Insertion and search misses in a BST built from N random keys requires ~ 2 ln N (about 1.39 lg N) compares on the average.

The visualization below shows the result of inserting 255 keys in a BST in random order. It displays the number of keys (N), the maximum number of nodes on a path from the root to a leaf (max), the average number of nodes on a path from the root to a leaf (avg), the average number of nodes on a path from the root to a leaf in a perfectly balanced BST (opt).


Order-based methods and deletion.

An important reason that BSTs are widely used is that they allow us to keep the keys in order. As such, they can serve as the basis for implementing the numerous methods in our ordered symbol-table API.

Proposition.

Search, insertion, finding the minimum, finding the maximum, floor, ceiling, rank, select, delete the minimum, delete the maximum, delete, and range count operations all take time proportional to the height of the tree, in the worst case.


Exercises

  1. Give five orderings of the keys A X C S E R H that, when inserted into an initially empty BST, produce the best-case tree.

    Solution. Any sequence that inserts H first; C before A and E; S before R and X.

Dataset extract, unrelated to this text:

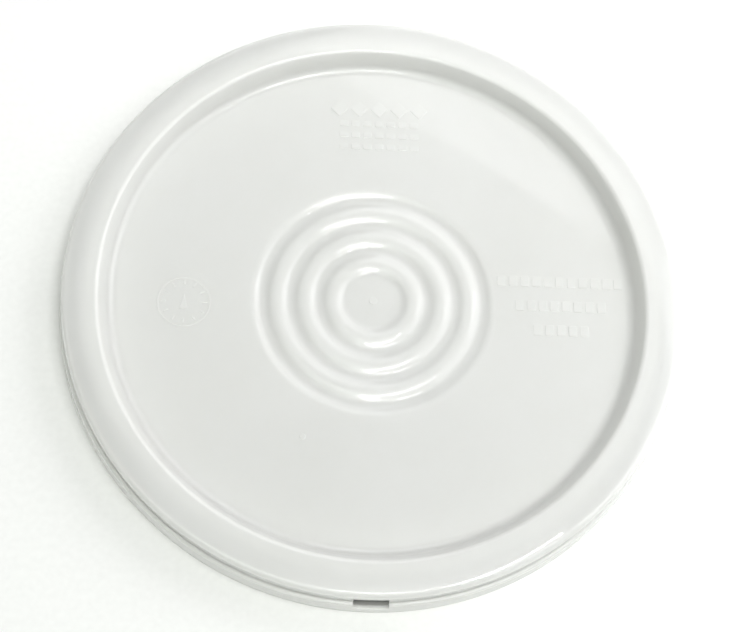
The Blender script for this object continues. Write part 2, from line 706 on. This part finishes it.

  2. Add to BST.java a method height() that computes the height of the tree. Develop two implementations: a recursive method (which takes linear time and space proportional to the height), and method like size() that adds a field to each node in the tree (and takes linear space and constant time per query).
  3. Write a test client TestBST.java for use in testing the implementations of min(), max(), floor(), ceiling(), select(), rank(), deleteMin(), deleteMax(), and keys() that are given in the text.
  4. Give nonrecursive implementations of get(), put(), and keys() for BST.

    Solution: NonrecursiveBST.java

Creative Problems

  1. Perfect balance. Write a program PerfectBalance.java that inserts a set of keys into an initially empty BST such that the tree produced is equivalent to binary search, in the sense that the sequence of compares done in the search for any key in the BST is the same as the sequence of compares used by binary search for the same set of keys.

    Hint: Put the median at the root and recursively build the left and right subtree.

  2. Certification. Write a method isBST() in BST.java that takes a Node as argument and returns true if the argument node is the root of a binary search tree, false otherwise.
  3. Subtree count check. Write a recursive method isSizeConsistent() in BST.java that takes a Node as argument and returns true if the subtree count field N is consistent in the data structure rooted at that node, false otherwise.
  4. Select/rank check. Write a method isRankConsistent() in BST.java that checks, for all i from 0 to size() - 1, whether i is equal to rank(select(i)) and, for all keys in the BST, whether key is equal to select(rank(key)).

Web Exercises

  1. The great tree-list recursion problem. A binary search tree and a circular doubly linked list are conceptually built from the same type of nodes - a data field and two references to other nodes. Given a binary search tree, rearrange the references so that it becomes a circular doubly-linked list (in sorted order). Nick Parlante describes this as one of the neatest recursive pointer problems ever devised. Hint: create a circularly linked list A from the left subtree, a circularly linked list B from the right subtree, and make the root a one node circularly linked list. Them merge the three lists.
  2. BST reconstruction. Given the preorder traversal of a BST (not including null nodes), reconstruct the tree.
  3. True or false. Given a BST, let x be a leaf node, and let y be its parent. Then either (i) the key of y is the smallest key in the BST larger than the key of x or (ii) the key of y is the largest key in the BST smaller than the key of x. Answer: true.
  4. True or false. Let x be a BST node. The next largest key (successor of x) can be found by traversing up the tree toward the root until encountering a node with a non-empty right subtree (possibly x itself); then finding the minimum key in the right subtree (by following its rightmost path).
  5. Tree traversal with constant extra memory. Describe how to perform an inorder tree traversal with constant extra memory (e.g., no function call stack).

    Hint: on the way down the tree, make the child node point back to the parent (and reverse it on the way up the tree).

  6. Reverse a BST. Given a standard BST (where each key is greater than the keys in its left subtree and smaller than the keys in its right subtree), design a linear-time algorithm to transform it into a reverese BST (where each key is smaller than the keys in its left subtree and greater than the keys in its right subtree). The resulting tree shape should be symmetric to the original one.
  7. Level-order traversal reconstruction of a BST. Given a sequence of keys, design a linear-time algorithm to determine whether it is the level-order traversal of some BST (and construct the BST itself).
  8. Find two swapped keys in a BST. Given a BST in which two keys in two nodes have been swapped, find the two keys.

    Solution. Consider the inorder traversal a[] of the BST. There are two cases to consider. Suppose there is only one index p such that a[p] > a[p+1]. Then swap the keys a[p] and a[p+1]. Otherwise, there are two indices p and q such a[p] > a[p+1] and a[q] > a[q+1]. Let's assume p < q. Then, swap the keys a[p] and a[q+1].